From the 1960s to the 1980s, Landor established its headquarters on board the renovated ferryboat Klamath, moored in San Francisco Bay. This unusual arrangement was intended to foster creativity among the firm's employees. Mixing business with pleasure, the Klamath also hosted business symposia, cultural events and parties that included dignitaries, artists, business tycoons and celebrities. Although Landor's business eventually outgrew the ferryboat and moved to larger offices on land, the Klamath has remained its corporate symbol.

===Recent years===
In 1989 the company was acquired by the advertising agency Young & Rubicam and subsequently became part of WPP Group.

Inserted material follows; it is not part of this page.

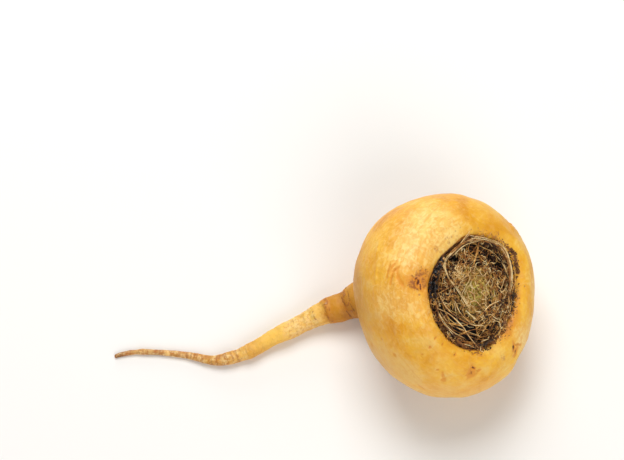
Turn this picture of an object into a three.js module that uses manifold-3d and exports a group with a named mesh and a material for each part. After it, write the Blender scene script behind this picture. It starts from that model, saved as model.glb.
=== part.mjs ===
// A maca root: a squat yellow bulb that tapers into a thin bent taproot, with a ragged hollow crown
// where the leaves were cut away. It lies on its flank, with the crown leaning up and to the side.
// Millimetres, +Z up. The taproot runs along -X.

import * as THREE from "three";
import { mergeVertices } from "three/addons/utils/BufferGeometryUtils.js";
import Module from "manifold-3d";

const wasm = await Module();
wasm.setup();

// Driving dimensions.
const BULB_CENTRE_HEIGHT = 20.2; // of the widest ring's centre over the table
const CROWN_LEAN = 37; // degrees between the bulb's axis and the vertical
const CROWN_HEADING = -18; // degrees, the way the crown leans, seen from above
const RIM_HEIGHT = 12.1; // of the crown's rim plane over the bulb's centre, along its axis
const BULB_BOTTOM = -18.2; // of the bulb, on its axis, from its centre
const HOLLOW_RADIUS = 14.1; // of the crown's hollow at its rim
const HOLLOW_DEPTH = 4.6;
const SHOULDER_RADIUS = 20.5; // beyond which the crown no longer shapes the bulb
const GAP = 0.3; // between pieces that touch
const NEST_RADIUS = 12.1;
const BUD_RADIUS = 3.0;
const HUSK_THICKNESS = 0.6;
const BUD_LEAF_THICKNESS = 0.5;
const BULB_SIDES = 48; // facets round the bulb
const CROWN_SIDES = 32; // facets round the soil and the nest
const TAPROOT_SIDES = 14;
const TAPROOT_STEPS = 64;
const SAME_PLACE = 1e-3; // vertices closer than this are one

// The bulb's outside from the rim down to the underside: distance from the axis, height along it.
const BULB_SIDE = [
  [15.2, 12.5],
  [17.2, 12.6],
  [20.4, 10.9],
  [23.2, 7.2],
  [24.5, 2.6],
  [24.5, -2.2],
  [23.0, -7.2],
  [19.6, -11.6],
  [14.6, -14.9],
  [8.0, -17.2],
];

// The taproot from inside the bulb to its tip: its middle line's place, with the bulb's centre over
// x = y = 0 and the table at z = 0, and its radius there.
const TAPROOT = [
  [-1.5, 1.2, 13.5, 9.5],
  [-8.5, 3.4, 9.0, 8.4],
  [-14.5, 3.8, 6.9, 6.6],
  [-18.6, 3.5, 5.9, 5.6],
  [-21.3, 3.0, 5.2, 4.7],
  [-24.1, 1.9, 4.4, 3.5],
  [-28.9, 0.7, 3.6, 3.1],
  [-34.2, -1.7, 2.8, 2.55],
  [-39.6, -4.4, 2.4, 2.4],
  [-46.1, -8.0, 2.0, 2.0],
  [-48.4, -9.2, 1.8, 1.8],
  [-53.4, -11.0, 1.5, 1.5],
  [-57.5, -11.4, 1.15, 1.18],
  [-61.3, -10.6, 0.9, 0.95],
  [-65.9, -9.7, 0.72, 0.8],
  [-75.3, -9.0, 0.62, 0.7],
  [-79.3, -9.3, 0.5, 0.55],
  [-82.4, -10.1, 0.35, 0.35],
];

// The dried leaf bases that line the hollow's wall: angle round the crown and span in degrees,
// height of the top over the rim plane, and how far the top leans out.
const LEAF_BASES = [
  [172, 46, 0.9, 0.1],
  [128, 28, 0.3, -0.1],
  [98, 22, 0.5, 0],
  [66, 24, 0.6, 0.2],
  [36, 22, 0.9, 0.6],
  [5, 26, 0.3, 0.3],
  [-32, 28, 0.4, 0],
  [-74, 30, 0.7, 0.2],
  [-128, 44, 0.5, -0.1],
];

// The bud's leaves, from the heart outwards: angle, span, distance from the axis, height of the top.
const BUD_LEAVES = [
  [20, 150, 0.75, 1.1],
  [110, 150, 1.6, 0.9],
  [-75, 150, 1.6, 0.8],
  [20, 145, 2.5, 0.6],
  [205, 145, 2.5, 0.5],
];

const skin = material("#f0bd5c", 0.42);
const soil = material("#3a281a", 0.95);
const fibre = material("#b0905c", 0.9);
const bud = material("#9aa048", 0.7);
const husk = material("#2c1d14", 0.6);

function material(color, roughness) {
  return new THREE.MeshStandardMaterial({ color, roughness, metalness: 0 });
}

const degrees = THREE.MathUtils.degToRad;

// Frame of the crown: z along the bulb's axis, x on the side nearest +X, y to the far side.
function crownFrame() {
  const lean = degrees(CROWN_LEAN);
  const heading = degrees(CROWN_HEADING);
  const axis = new THREE.Vector3(
    Math.sin(lean) * Math.cos(heading),
    Math.sin(lean) * Math.sin(heading),
    Math.cos(lean),
  );
  const side = new THREE.Vector3(1, 0, 0).projectOnPlane(axis).normalize();
  const far = new THREE.Vector3().crossVectors(axis, side);
  return new THREE.Matrix4()
    .makeBasis(side, far, axis)
    .setPosition(0, 0, BULB_CENTRE_HEIGHT);
}

// How far the bulb bulges or is pressed in at an angle round its axis.
function lobes(angle) {
  const leaning = 0.014 * Math.cos(angle - degrees(41));
  const oval = 0.025 * Math.cos(2 * (angle + degrees(77)));
  const threeSided = 0.016 * Math.cos(3 * (angle - degrees(37)));
  return 1 + leaning + oval + threeSided;
}

// The same for the crown's hollow, which is less round than the bulb, and for all that lies in it.
function crownOutline(angle) {
  const leaning = 0.025 * Math.cos(angle - degrees(115));
  const oval = 0.084 * Math.cos(2 * (angle - degrees(45)));
  const threeSided = 0.048 * Math.cos(3 * (angle - degrees(43)));
  return 1 + leaning + oval + threeSided;
}

// The bulb is as wide as its crown's outline inside the rim, and changes to its own over the shoulder.
function bulbOutline(angle, radius, height) {
  const shoulder = THREE.MathUtils.smoothstep(radius, HOLLOW_RADIUS, SHOULDER_RADIUS);
  const own = height > 0 ? shoulder : 1;
  return THREE.MathUtils.lerp(crownOutline(angle), lobes(angle), own);
}

// The mesh as a manifold-3d solid, in the frame that the matrix gives.
function solidOf(geometry, matrix = new THREE.Matrix4()) {
  const bare = new THREE.BufferGeometry();
  bare.setAttribute("position", geometry.getAttribute("position").clone());
  bare.setIndex(geometry.index);
  const merged = mergeVertices(bare.applyMatrix4(matrix), SAME_PLACE);
  return new wasm.Manifold(
    new wasm.Mesh({
      numProp: 3,
      vertProperties: merged.getAttribute("position").array,
      triVerts: new Uint32Array(merged.index.array),
    }),
  );
}

function geometryOf(solid) {
  const { vertProperties, triVerts } = solid.getMesh();
  const geometry = new THREE.BufferGeometry();
  geometry.setAttribute("position", new THREE.BufferAttribute(vertProperties, 3));
  geometry.setIndex(new THREE.BufferAttribute(triVerts, 1));
  return geometry;
}

// Moves every vertex to the place that the rule gives for it.
function reshape(geometry, rule) {
  const place = geometry.getAttribute("position");
  const point = new THREE.Vector3();
  for (let i = 0; i < place.count; i++) {
    rule(point.fromBufferAttribute(place, i));
    place.setXYZ(i, point.x, point.y, point.z);
  }
  return geometry;
}

// A closed profile spun round z, from top to bottom, and widened as the rule says at each angle.
function spun(profile, sides, widen) {
  const points = profile.map(([radius, height]) => new THREE.Vector2(radius, height));
  const turned = new THREE.LatheGeometry(points.reverse(), sides);
  turned.rotateX(Math.PI / 2);
  return reshape(turned, (p) => {
    const wide = widen(Math.atan2(p.y, p.x), Math.hypot(p.x, p.y), p.z);
    p.x *= wide;
    p.y *= wide;
  });
}

// The bulb with its crown's hollow, in the crown's frame with the bulb's centre at the origin.
function bulb() {
  const floor = RIM_HEIGHT - HOLLOW_DEPTH;
  const hollow = [
    [0, floor],
    [5, floor],
    [10, floor],
    [HOLLOW_RADIUS - 1.7, floor + 0.7],
    [HOLLOW_RADIUS - 0.5, floor + 2.4],
    [HOLLOW_RADIUS, RIM_HEIGHT - 0.4],
  ];
  const side = new THREE.SplineCurve(BULB_SIDE.map(([r, h]) => new THREE.Vector2(r, h)));
  const outside = side.getSpacedPoints(26).map((p) => [p.x, p.y]);
  return spun([...hollow, ...outside, [0, BULB_BOTTOM]], BULB_SIDES, bulbOutline);
}

// The taproot: a round rod whose middle line follows the route, as thick as the list says.
function taproot() {
  const route = new THREE.CatmullRomCurve3(
    TAPROOT.map(([x, y, z]) => new THREE.Vector3(x, y, z)),
    false,
    "centripetal",
  );
  const frames = route.computeFrenetFrames(TAPROOT_STEPS);
  // Radius at a share of the route, by the same route parameter as the listed points.
  const radiusAt = (share) => {
    const t = route.getUtoTmapping(share) * (TAPROOT.length - 1);
    const from = Math.min(Math.floor(t), TAPROOT.length - 2);
    return THREE.MathUtils.lerp(TAPROOT[from][3], TAPROOT[from + 1][3], t - from);
  };
  const rod = new THREE.CylinderGeometry(1, 1, 1, TAPROOT_SIDES, TAPROOT_STEPS);
  return reshape(rod, (p) => {
    const share = THREE.MathUtils.clamp(0.5 - p.y, 0, 1);
    const i = Math.round(share * TAPROOT_STEPS);
    const middle = route.getPointAt(share);
    const radius = radiusAt(share);
    const out = frames.normals[i].clone().multiplyScalar(p.x * radius);
    out.addScaledVector(frames.binormals[i], p.z * radius);
    p.copy(middle.add(out));
  });
}

// The underside is pressed flat where it would reach below the table.
function flattened(geometry) {
  return reshape(geometry, (p) => {
    p.z = Math.max(p.z, 0);
  });
}

function rootBody() {
  const round = flattened(bulb().applyMatrix4(crownFrame()));
  return geometryOf(solidOf(round).add(solidOf(flattened(taproot()))));
}

// Crumbly soil on the hollow's floor, heaped up under the bud.
function crownSoil() {
  const floor = GAP - HOLLOW_DEPTH;
  return spun(
    [
      [0, -1.5],
      [3, -1.6],
      [6, -2.2],
      [9.5, -3.0],
      [12.4, -2.9],
      [12.1, floor + 0.8],
      [10, floor],
      [0, floor],
    ],
    CROWN_SIDES,
    crownOutline,
  );
}

// The ring of matted fibres round the bud.
function fibreNest() {
  const hole = BUD_RADIUS + GAP;
  return spun(
    [
      [hole, -1.3],
      [hole, -0.1],
      [5.5, 0.3],
      [8.5, 0],
      [10.8, -0.7],
      [NEST_RADIUS, -1.6],
      [NEST_RADIUS, -2.5],
      [9.5, -2.6],
      [6, -1.8],
      [hole, -1.3],
    ],
    CROWN_SIDES,
    crownOutline,
  );
}

// A thin scale that stands on an arc round the crown's axis. Its top edge is ragged.
function standingScale({ angle, span, radius, bottom, top, thickness, lean, taper }) {
  const sheet = new THREE.BoxGeometry(1, 1, 1, 8, 4, 1);
  return reshape(sheet, (p) => {
    const up = p.y + 0.5;
    const across = p.x * (1 - taper * up ** 2);
    const turn = degrees(angle + span * across);
    const ragged = 0.22 * Math.sin(11 * p.x + angle) + 0.12 * Math.sin(23 * p.x + 2 * angle);
    const thinned = thickness * (1 - 0.5 * up);
    const out = (radius + lean * up ** 2 + thinned * p.z) * crownOutline(turn);
    p.set(out * Math.cos(turn), out * Math.sin(turn), bottom + (top + ragged * up - bottom) * up);
  });
}

function leafBase([angle, span, top, lean]) {
  return standingScale({
    angle,
    span,
    radius: HOLLOW_RADIUS - 1.25,
    bottom: -2.3,
    top,
    thickness: HUSK_THICKNESS,
    lean: lean + 0.35, // the hollow's wall leans out by this much
    taper: 0.25,
  });
}

function budLeaf([angle, span, radius, top]) {
  return standingScale({
    angle,
    span,
    radius,
    bottom: -1.1,
    top,
    thickness: BUD_LEAF_THICKNESS,
    lean: -0.2,
    taper: 0.75,
  });
}

function named(name, geometry, finish) {
  const mesh = new THREE.Mesh(geometry, finish);
  mesh.name = name;
  return mesh;
}

const crown = new THREE.Group();
crown.add(named("crown_soil", crownSoil(), soil));
crown.add(named("fibre_nest", fibreNest(), fibre));
BUD_LEAVES.forEach((leaf, i) => crown.add(named(`bud_leaf_${i + 1}`, budLeaf(leaf), bud)));
LEAF_BASES.forEach((base, i) => crown.add(named(`leaf_base_${i + 1}`, leafBase(base), husk)));
crown.applyMatrix4(crownFrame().multiply(new THREE.Matrix4().makeTranslation(0, 0, RIM_HEIGHT)));

const root = new THREE.Group();
root.add(named("root_body", rootBody(), skin), crown);

// The part's origin is the middle of its footprint, at the height of the table.
const footprint = new THREE.Box3().setFromObject(root, true).getCenter(new THREE.Vector3());
root.position.set(-footprint.x, -footprint.y, 0);

const part = new THREE.Group();
part.add(root);

export default part;
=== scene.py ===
"""A fresh maca root that lies on its flank on a pale table: a waxy yellow bulb that tapers into a thin
bent taproot, with the ragged hollow of its crown full of dry brown fibres round a green bud."""

import math
import random

import bpy
import numpy as np
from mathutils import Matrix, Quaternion, Vector, noise


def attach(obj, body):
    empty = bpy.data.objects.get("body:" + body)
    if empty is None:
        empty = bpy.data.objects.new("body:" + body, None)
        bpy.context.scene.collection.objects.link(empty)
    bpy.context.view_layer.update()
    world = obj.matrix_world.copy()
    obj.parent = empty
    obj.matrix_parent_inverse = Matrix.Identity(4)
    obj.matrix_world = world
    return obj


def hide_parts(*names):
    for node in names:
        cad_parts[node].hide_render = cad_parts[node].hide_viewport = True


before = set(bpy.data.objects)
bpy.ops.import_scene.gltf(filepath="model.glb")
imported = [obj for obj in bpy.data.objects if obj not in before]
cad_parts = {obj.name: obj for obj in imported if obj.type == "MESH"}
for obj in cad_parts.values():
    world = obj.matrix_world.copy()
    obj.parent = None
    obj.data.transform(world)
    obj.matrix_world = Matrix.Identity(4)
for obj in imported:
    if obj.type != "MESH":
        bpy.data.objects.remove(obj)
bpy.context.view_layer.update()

# The table and the light. The table is a pale matt board, lit by a large soft lamp up behind the
# root on the left, a weak one in front, and a bright room. The camera looks down steeply.
bpy.ops.object.select_all(action="DESELECT")
bpy.ops.mesh.primitive_plane_add(size=6, location=(0, 0, 0))
table = bpy.context.object
table.name = "table"
board = bpy.data.materials.new("pale_board")
board.use_nodes = True
board_look = {"Base Color": (0.9, 0.89, 0.875, 1), "Roughness": 0.9, "Specular IOR Level": 0.1}
for name, value in board_look.items():
    board.node_tree.nodes["Principled BSDF"].inputs[name].default_value = value
table.data.materials.append(board)


def lamp(name, place, aim, size, power, colour):
    """A square soft lamp at a place, turned to what it lights."""
    turn = (Vector(aim) - Vector(place)).to_track_quat("-Z", "Y").to_euler()
    bpy.ops.object.light_add(type="AREA", location=place, rotation=turn)
    light = bpy.context.object
    light.name = name
    light.data.size = size
    light.data.energy = power
    light.data.color = colour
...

In 1994, the Walter Landor/Landor Collection was established at the National Museum of American History, part of the Smithsonian Institution in Washington, D.C. The collection contains business records and personal papers belonging to Walter Landor, oral histories, and portfolio materials such as original designer notebooks.

Since 2004, Landor has published an annual survey of brand strength measured over a three-year period. The Breakaway Brands list is based on data culled from the proprietary BrandAsset Valuator and is regularly cited in business publications including Fortune magazine and Forbes.

In 2021, Landor merged with the experience design agency Fitch to form the new agency Landor & Fitch. In 2023 the company's name reverted back to Landor.